• _Exercise_: Repeat all of the records verbatim.

• _Entries supplied_:
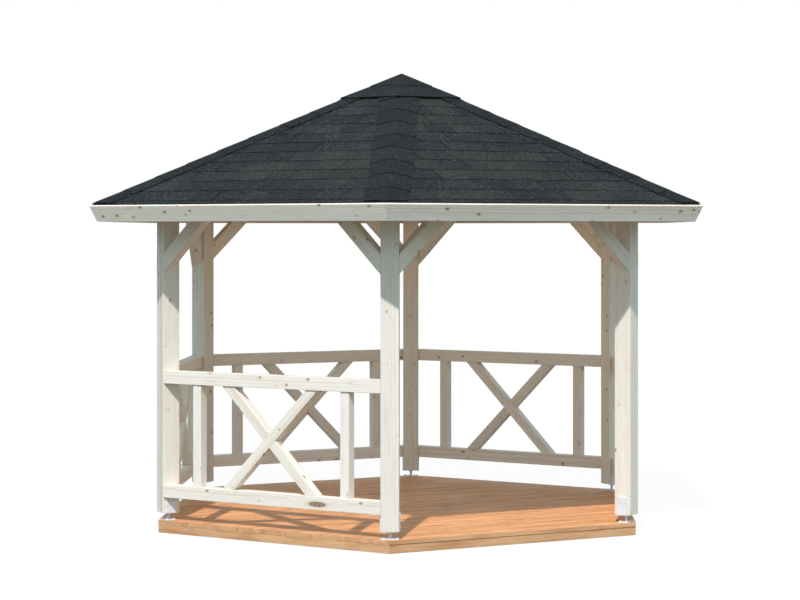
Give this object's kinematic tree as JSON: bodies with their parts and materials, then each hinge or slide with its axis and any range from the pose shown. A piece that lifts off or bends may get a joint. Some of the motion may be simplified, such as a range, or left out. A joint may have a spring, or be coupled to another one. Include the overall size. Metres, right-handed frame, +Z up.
{
  "type": "garden gazebo",
  "caption": "Open hexagonal timber garden gazebo with a plank floor on bearers, posts on steel shoes, knee braces, cross-braced railings with one open entrance, and a shingled pyramid roof.",
  "frame": {"origin": "centre of the floor at ground level", "axes": "+Z up, -Y towards the front corner post, +X to the right; the open entrance side lies between the front and the front-right posts"},
  "size_m": [4.1334, 4.7728, 3.2195],
  "materials": {
    "pale_timber": "planed, untreated spruce",
    "deck_timber": "planed larch boards",
    "roof_timber": "planed roof boards and rafters",
    "galvanised_steel": "hot-dip galvanised, dull",
    "shingle": "mineral-surfaced bitumen shingle, matt"
  },
  "bodies": {
    "root": {"floor_boards": "deck_timber", "floor_frame": "deck_timber", "post_front": "pale_timber", "post_front_right": "pale_timber", "post_back_right": "pale_timber", "post_back": "pale_timber", "post_back_left": "pale_timber", "post_front_left": "pale_timber", "shoe_front": "galvanised_steel", "shoe_front_right": "galvanised_steel", "shoe_back_right": "galvanised_steel", "shoe_back": "galvanised_steel", "shoe_back_left": "galvanised_steel", "shoe_front_left": "galvanised_steel", "beam_front_left": "pale_timber", "beam_front_right": "pale_timber", "beam_right": "pale_timber", "beam_back_right": "pale_timber", "beam_back_left": "pale_timber", "beam_left": "pale_timber", "braces_front_left": "pale_timber", "braces_front_right": "pale_timber", "braces_right": "pale_timber", "braces_back_right": "pale_timber", "braces_back_left": "pale_timber", "braces_left": "pale_timber", "railing_front_left": "pale_timber", "railing_right": "pale_timber", "railing_back_right": "pale_timber", "railing_back_left": "pale_timber", "railing_left": "pale_timber", "fascia_front_left": "pale_timber", "fascia_front_right": "pale_timber", "fascia_right": "pale_timber", "fascia_back_right": "pale_timber", "fascia_back_left": "pale_timber", "fascia_left": "pale_timber", "hip_rafters": "roof_timber", "middle_rafters": "roof_timber", "king_block": "roof_timber", "roof_boards": "roof_timber", "roof_shingles": "shingle", "hip_caps": "shingle", "peak_cap": "shingle"}
  },
  "joints": []
}
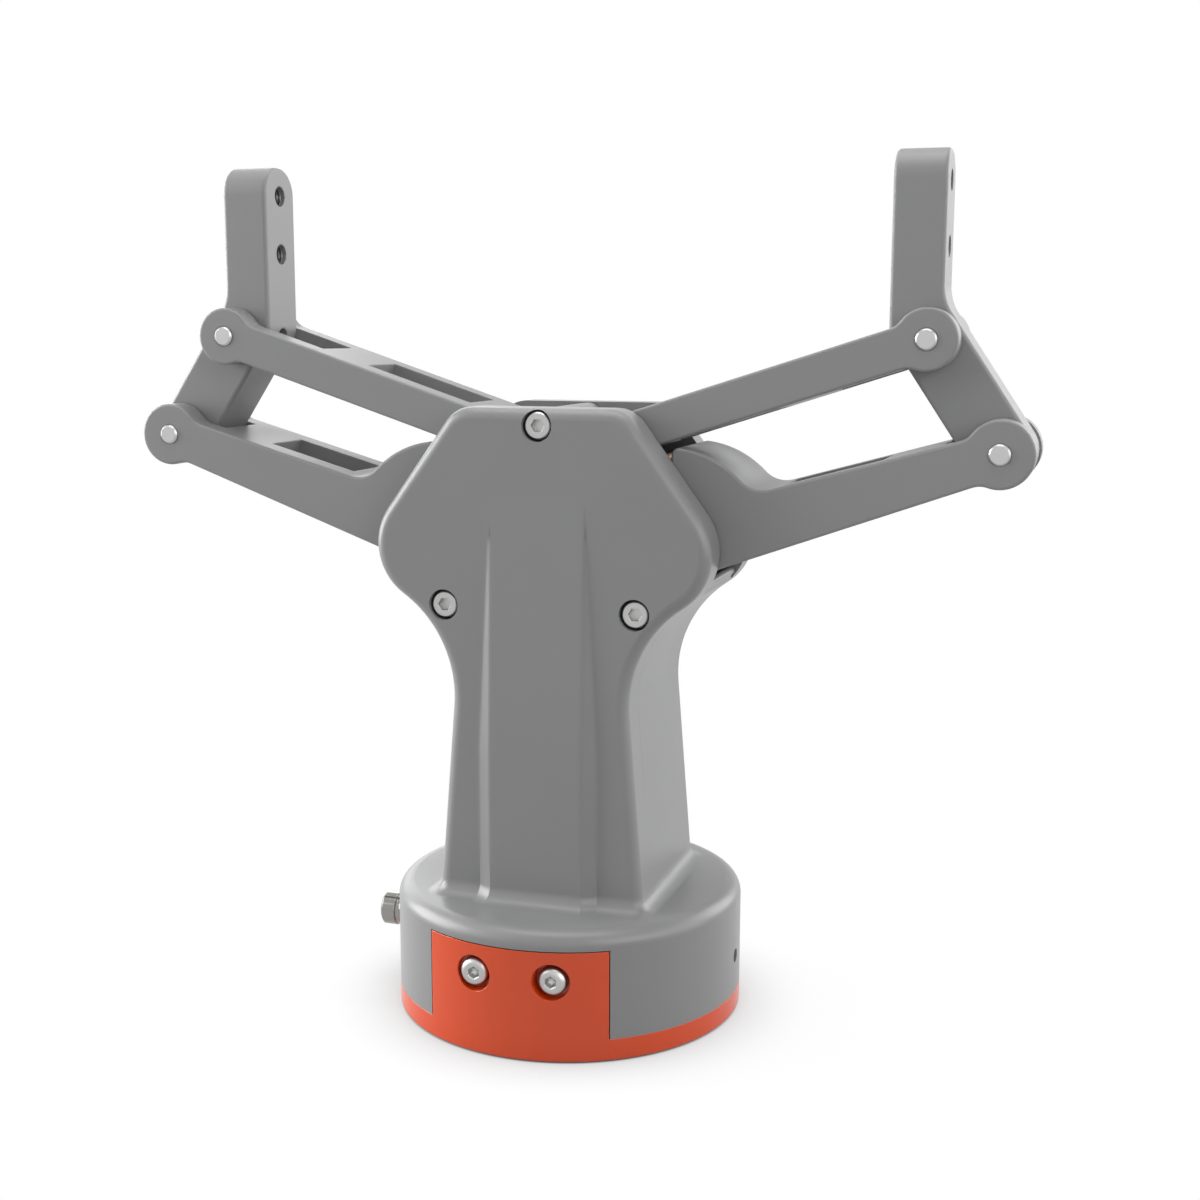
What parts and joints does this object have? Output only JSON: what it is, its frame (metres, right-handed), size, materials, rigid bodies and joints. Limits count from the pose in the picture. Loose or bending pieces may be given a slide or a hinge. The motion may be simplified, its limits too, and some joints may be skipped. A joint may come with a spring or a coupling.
{
  "type": "robot gripper",
  "caption": "Two-finger parallel gripper for a small robot arm: worm-driven cranks and upper links carry upright fingers on a tapered column with a round flange base",
  "frame": {"origin": "centre of the flange face at the bottom of the adapter", "axes": "+Z from the flange towards the fingers, X is the opening direction, front faces -Y"},
  "size_m": [0.1922, 0.075, 0.1802],
  "materials": {
    "body_grey": "fine bead-blasted, grey anodised",
    "adapter_orange": "bead-blasted, orange anodised",
    "screw_steel": "turned stainless steel",
    "dark_screw": "blackened steel",
    "shaft_steel": "ground steel",
    "worm_steel": "hardened and ground steel",
    "bronze": "cut bronze, greased",
    "bush_bronze": "sintered bronze",
    "motor_can": "zinc plated can",
    "gearbox_can": "turned steel can",
    "black_plastic": "moulded black plastic",
    "board_green": "green solder mask",
    "connector_metal": "nickel-plated, turned",
    "contact_gold": "gold-plated contacts",
    "bearing_steel": "polished bearing steel"
  },
  "bodies": {
    "housing": {"flange_adapter": "adapter_orange", "adapter_screws": "screw_steel", "base_housing": "body_grey", "side_set_screw": "dark_screw", "connector_shell": "connector_metal", "connector_insert": "black_plastic", "connector_contacts": "contact_gold", "connector_nut": "connector_metal", "controller_board": "board_green", "board_standoffs": "shaft_steel", "board_screws": "screw_steel", "body_frame": "body_grey", "frame_screws": "screw_steel", "front_cover": "body_grey", "rear_cover": "body_grey", "front_cover_screws": "screw_steel", "rear_cover_screws": "screw_steel", "top_spacer": "body_grey", "bearing_bridge": "body_grey", "worm_bearing_outer": "bearing_steel", "worm_bearing_balls": "bearing_steel", "gearbox": "gearbox_can", "gearbox_screws": "screw_steel", "motor": "motor_can", "motor_encoder": "black_plastic", "right_crank_shaft": "shaft_steel", "right_link_pivot_pin": "shaft_steel", "left_crank_shaft": "shaft_steel", "left_link_pivot_pin": "shaft_steel"},
    "right_crank_body": {"right_crank": "body_grey", "right_worm_wheel": "bronze", "right_wheel_screws": "screw_steel", "right_crank_bushes": "bush_bronze", "right_crank_pin": "shaft_steel"},
    "right_link_body": {"right_upper_link": "body_grey", "right_link_bushes": "bush_bronze"},
    "right_finger_body": {"right_finger": "body_grey", "right_finger_bush": "bush_bronze", "right_finger_pin": "shaft_steel", "right_pin_lock_screw": "dark_screw"},
    "left_crank_body": {"left_crank": "body_grey", "left_worm_wheel": "bronze", "left_wheel_screws": "screw_steel", "left_crank_bushes": "bush_bronze", "left_crank_pin": "shaft_steel"},
    "left_link_body": {"left_upper_link": "body_grey", "left_link_bushes": "bush_bronze"},
    "left_finger_body": {"left_finger": "body_grey", "left_finger_bush": "bush_bronze", "left_finger_pin": "shaft_steel", "left_pin_lock_screw": "dark_screw"},
    "worm_body": {"worm": "worm_steel", "worm_shaft": "shaft_steel", "worm_bearing_inner": "bearing_steel"}
  },
  "joints": [
    {"name": "right_crank_hinge", "type": "hinge", "parent": "housing", "child": "right_crank_body", "pos_m": [0.0248, 0, 0.1017], "axis": [0, -1, 0], "range_deg": [0, 73]},
    {"name": "left_crank_hinge", "type": "hinge", "parent": "housing", "child": "left_crank_body", "pos_m": [-0.0248, 0, 0.1017], "axis": [0, 1, 0], "range_deg": [0, 73]},
    {"name": "right_link_hinge", "type": "hinge", "parent": "housing", "child": "right_link_body", "pos_m": [0.0104, 0, 0.1231], "axis": [0, -1, 0], "range_deg": [0, 73]},
    {"name": "left_link_hinge", "type": "hinge", "parent": "housing", "child": "left_link_body", "pos_m": [-0.0104, 0, 0.1231], "axis": [0, 1, 0], "range_deg": [0, 73]},
    {"name": "right_finger_hinge", "type": "hinge", "parent": "right_crank_body", "child": "right_finger_body", "pos_m": [0.08941, 0, 0.12257], "axis": [0, 1, 0], "range_deg": [0, 73]},
    {"name": "left_finger_hinge", "type": "hinge", "parent": "left_crank_body", "child": "left_finger_body", "pos_m": [-0.08941, 0, 0.12257], "axis": [0, -1, 0], "range_deg": [0, 73]},
    {"name": "worm_spin", "type": "hinge", "parent": "housing", "child": "worm_body", "pos_m": [0, 0, 0.1017], "axis": [0, 0, 1], "range_deg": [0, 1314]}
  ],
  "couplings": [
    {"joint": "left_crank_hinge", "follows": "right_crank_hinge", "ratio": 1},
    {"joint": "right_link_hinge", "follows": "right_crank_hinge", "ratio": 1},
    {"joint": "left_link_hinge", "follows": "right_crank_hinge", "ratio": 1},
    {"joint": "right_finger_hinge", "follows": "right_crank_hinge", "ratio": 1},
    {"joint": "left_finger_hinge", "follows": "right_crank_hinge", "ratio": 1},
    {"joint": "worm_spin", "follows": "right_crank_hinge", "ratio": 18}
  ]
}
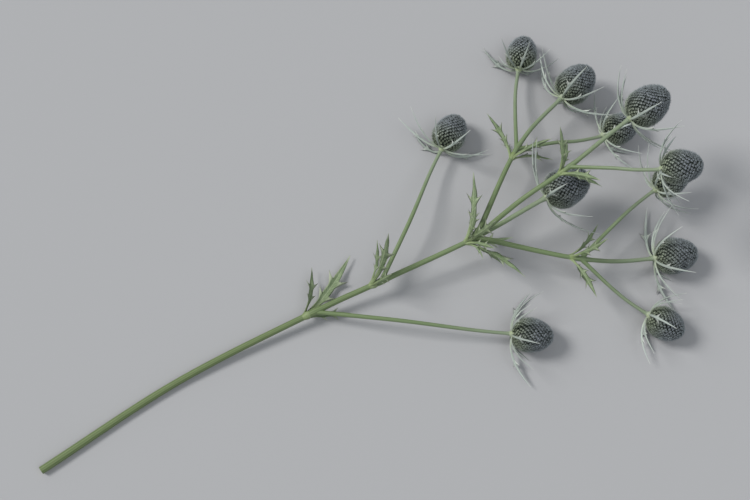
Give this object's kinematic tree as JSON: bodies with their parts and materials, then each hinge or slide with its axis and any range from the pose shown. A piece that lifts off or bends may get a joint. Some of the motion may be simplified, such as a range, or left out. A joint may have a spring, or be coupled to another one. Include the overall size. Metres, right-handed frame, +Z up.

• _Result below_:
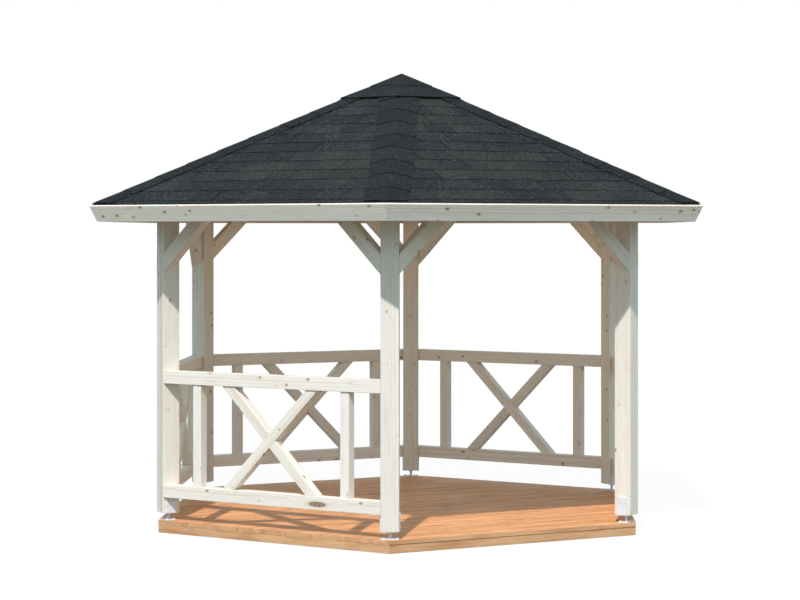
Give this object's kinematic tree as JSON: bodies with their parts and materials, then each hinge or slide with its axis and any range from the pose shown. A piece that lifts off or bends may get a joint. Some of the motion may be simplified, such as a range, or left out. A joint may have a spring, or be coupled to another one. Include the overall size. Metres, right-handed frame, +Z up.
{
  "type": "garden gazebo",
  "caption": "Open hexagonal timber garden gazebo with a plank floor on bearers, posts on steel shoes, knee braces, cross-braced railings with one open entrance, and a shingled pyramid roof.",
  "frame": {"origin": "centre of the floor at ground level", "axes": "+Z up, -Y towards the front corner post, +X to the right; the open entrance side lies between the front and the front-right posts"},
  "size_m": [4.1334, 4.7728, 3.2195],
  "materials": {
    "pale_timber": "planed, untreated spruce",
    "deck_timber": "planed larch boards",
    "roof_timber": "planed roof boards and rafters",
    "galvanised_steel": "hot-dip galvanised, dull",
    "shingle": "mineral-surfaced bitumen shingle, matt"
  },
  "bodies": {
    "root": {"floor_boards": "deck_timber", "floor_frame": "deck_timber", "post_front": "pale_timber", "post_front_right": "pale_timber", "post_back_right": "pale_timber", "post_back": "pale_timber", "post_back_left": "pale_timber", "post_front_left": "pale_timber", "shoe_front": "galvanised_steel", "shoe_front_right": "galvanised_steel", "shoe_back_right": "galvanised_steel", "shoe_back": "galvanised_steel", "shoe_back_left": "galvanised_steel", "shoe_front_left": "galvanised_steel", "beam_front_left": "pale_timber", "beam_front_right": "pale_timber", "beam_right": "pale_timber", "beam_back_right": "pale_timber", "beam_back_left": "pale_timber", "beam_left": "pale_timber", "braces_front_left": "pale_timber", "braces_front_right": "pale_timber", "braces_right": "pale_timber", "braces_back_right": "pale_timber", "braces_back_left": "pale_timber", "braces_left": "pale_timber", "railing_front_left": "pale_timber", "railing_right": "pale_timber", "railing_back_right": "pale_timber", "railing_back_left": "pale_timber", "railing_left": "pale_timber", "fascia_front_left": "pale_timber", "fascia_front_right": "pale_timber", "fascia_right": "pale_timber", "fascia_back_right": "pale_timber", "fascia_back_left": "pale_timber", "fascia_left": "pale_timber", "hip_rafters": "roof_timber", "middle_rafters": "roof_timber", "king_block": "roof_timber", "roof_boards": "roof_timber", "roof_shingles": "shingle", "hip_caps": "shingle", "peak_cap": "shingle"}
  },
  "joints": []
}
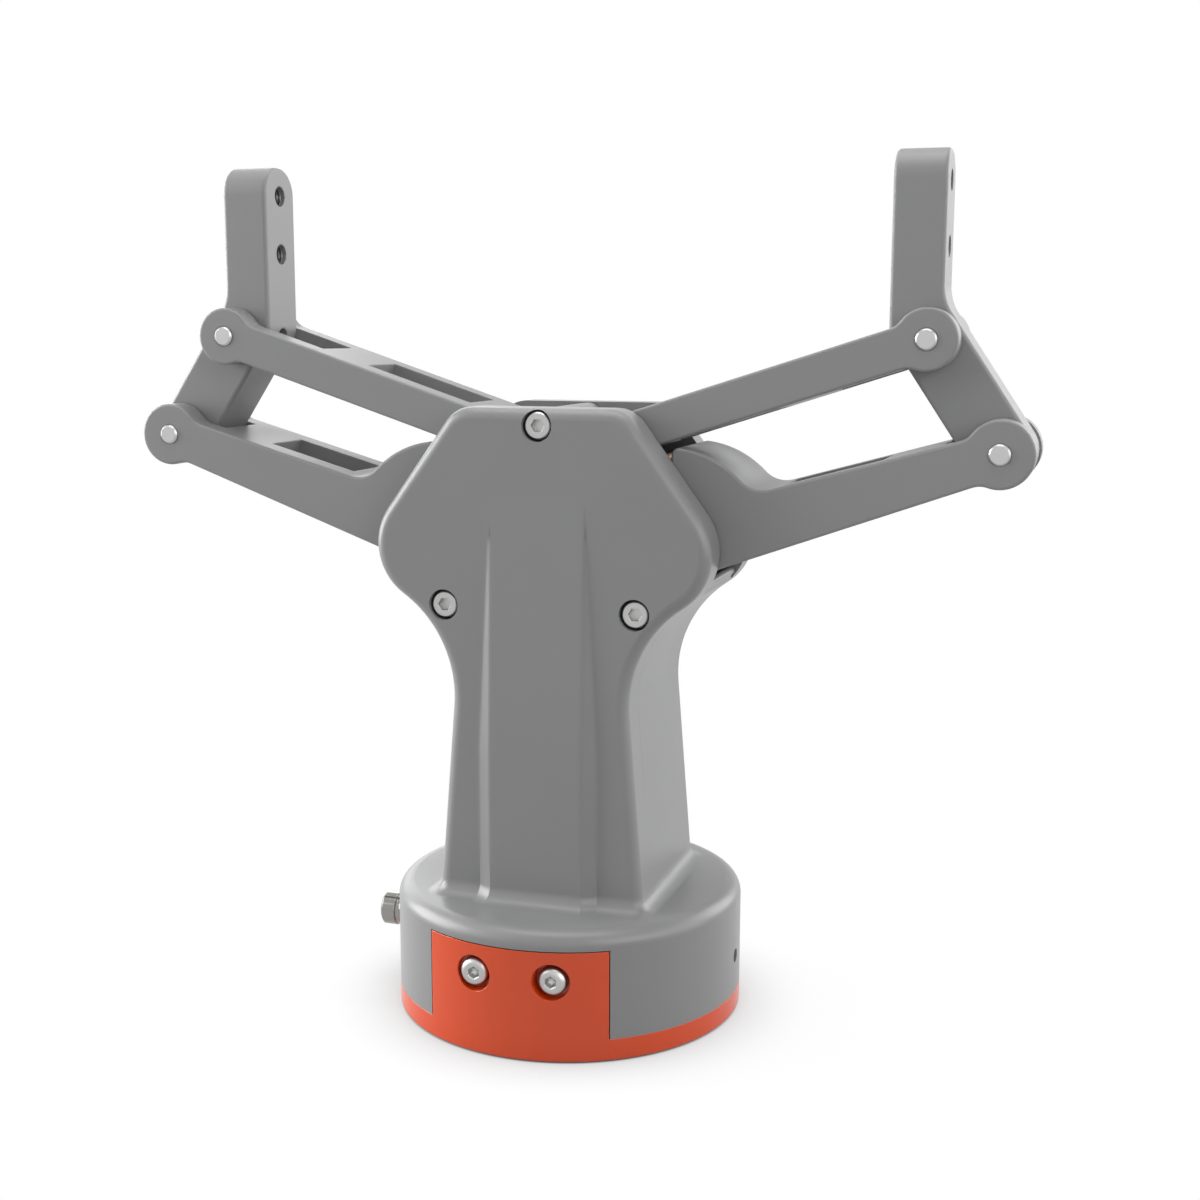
What parts and joints does this object have? Output only JSON: what it is, its frame (metres, right-handed), size, materials, rigid bodies and joints. Limits count from the pose in the picture. Loose or bending pieces may be given a slide or a hinge. The motion may be simplified, its limits too, and some joints may be skipped. A joint may come with a spring or a coupling.
{
  "type": "robot gripper",
  "caption": "Two-finger parallel gripper for a small robot arm: worm-driven cranks and upper links carry upright fingers on a tapered column with a round flange base",
  "frame": {"origin": "centre of the flange face at the bottom of the adapter", "axes": "+Z from the flange towards the fingers, X is the opening direction, front faces -Y"},
  "size_m": [0.1922, 0.075, 0.1802],
  "materials": {
    "body_grey": "fine bead-blasted, grey anodised",
    "adapter_orange": "bead-blasted, orange anodised",
    "screw_steel": "turned stainless steel",
    "dark_screw": "blackened steel",
    "shaft_steel": "ground steel",
    "worm_steel": "hardened and ground steel",
    "bronze": "cut bronze, greased",
    "bush_bronze": "sintered bronze",
    "motor_can": "zinc plated can",
    "gearbox_can": "turned steel can",
    "black_plastic": "moulded black plastic",
    "board_green": "green solder mask",
    "connector_metal": "nickel-plated, turned",
    "contact_gold": "gold-plated contacts",
    "bearing_steel": "polished bearing steel"
  },
  "bodies": {
    "housing": {"flange_adapter": "adapter_orange", "adapter_screws": "screw_steel", "base_housing": "body_grey", "side_set_screw": "dark_screw", "connector_shell": "connector_metal", "connector_insert": "black_plastic", "connector_contacts": "contact_gold", "connector_nut": "connector_metal", "controller_board": "board_green", "board_standoffs": "shaft_steel", "board_screws": "screw_steel", "body_frame": "body_grey", "frame_screws": "screw_steel", "front_cover": "body_grey", "rear_cover": "body_grey", "front_cover_screws": "screw_steel", "rear_cover_screws": "screw_steel", "top_spacer": "body_grey", "bearing_bridge": "body_grey", "worm_bearing_outer": "bearing_steel", "worm_bearing_balls": "bearing_steel", "gearbox": "gearbox_can", "gearbox_screws": "screw_steel", "motor": "motor_can", "motor_encoder": "black_plastic", "right_crank_shaft": "shaft_steel", "right_link_pivot_pin": "shaft_steel", "left_crank_shaft": "shaft_steel", "left_link_pivot_pin": "shaft_steel"},
    "right_crank_body": {"right_crank": "body_grey", "right_worm_wheel": "bronze", "right_wheel_screws": "screw_steel", "right_crank_bushes": "bush_bronze", "right_crank_pin": "shaft_steel"},
    "right_link_body": {"right_upper_link": "body_grey", "right_link_bushes": "bush_bronze"},
    "right_finger_body": {"right_finger": "body_grey", "right_finger_bush": "bush_bronze", "right_finger_pin": "shaft_steel", "right_pin_lock_screw": "dark_screw"},
    "left_crank_body": {"left_crank": "body_grey", "left_worm_wheel": "bronze", "left_wheel_screws": "screw_steel", "left_crank_bushes": "bush_bronze", "left_crank_pin": "shaft_steel"},
    "left_link_body": {"left_upper_link": "body_grey", "left_link_bushes": "bush_bronze"},
    "left_finger_body": {"left_finger": "body_grey", "left_finger_bush": "bush_bronze", "left_finger_pin": "shaft_steel", "left_pin_lock_screw": "dark_screw"},
    "worm_body": {"worm": "worm_steel", "worm_shaft": "shaft_steel", "worm_bearing_inner": "bearing_steel"}
  },
  "joints": [
    {"name": "right_crank_hinge", "type": "hinge", "parent": "housing", "child": "right_crank_body", "pos_m": [0.0248, 0, 0.1017], "axis": [0, -1, 0], "range_deg": [0, 73]},
    {"name": "left_crank_hinge", "type": "hinge", "parent": "housing", "child": "left_crank_body", "pos_m": [-0.0248, 0, 0.1017], "axis": [0, 1, 0], "range_deg": [0, 73]},
    {"name": "right_link_hinge", "type": "hinge", "parent": "housing", "child": "right_link_body", "pos_m": [0.0104, 0, 0.1231], "axis": [0, -1, 0], "range_deg": [0, 73]},
    {"name": "left_link_hinge", "type": "hinge", "parent": "housing", "child": "left_link_body", "pos_m": [-0.0104, 0, 0.1231], "axis": [0, 1, 0], "range_deg": [0, 73]},
    {"name": "right_finger_hinge", "type": "hinge", "parent": "right_crank_body", "child": "right_finger_body", "pos_m": [0.08941, 0, 0.12257], "axis": [0, 1, 0], "range_deg": [0, 73]},
    {"name": "left_finger_hinge", "type": "hinge", "parent": "left_crank_body", "child": "left_finger_body", "pos_m": [-0.08941, 0, 0.12257], "axis": [0, -1, 0], "range_deg": [0, 73]},
    {"name": "worm_spin", "type": "hinge", "parent": "housing", "child": "worm_body", "pos_m": [0, 0, 0.1017], "axis": [0, 0, 1], "range_deg": [0, 1314]}
  ],
  "couplings": [
    {"joint": "left_crank_hinge", "follows": "right_crank_hinge", "ratio": 1},
    {"joint": "right_link_hinge", "follows": "right_crank_hinge", "ratio": 1},
    {"joint": "left_link_hinge", "follows": "right_crank_hinge", "ratio": 1},
    {"joint": "right_finger_hinge", "follows": "right_crank_hinge", "ratio": 1},
    {"joint": "left_finger_hinge", "follows": "right_crank_hinge", "ratio": 1},
    {"joint": "worm_spin", "follows": "right_crank_hinge", "ratio": 18}
  ]
}
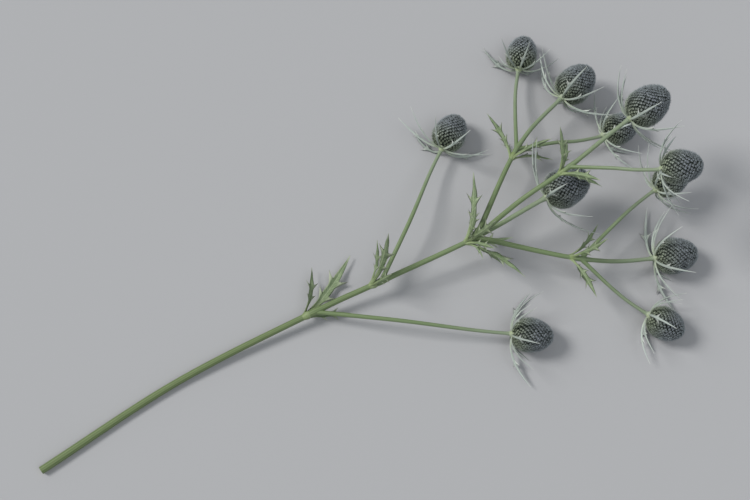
Give this object's kinematic tree as JSON: bodies with their parts and materials, then each hinge or slide with its axis and any range from the pose shown. A piece that lifts off or bends may get a joint. Some of the motion may be simplified, such as a range, or left out. A joint may have a spring, or be coupled to another one. Include the overall size. Metres, right-handed frame, +Z up.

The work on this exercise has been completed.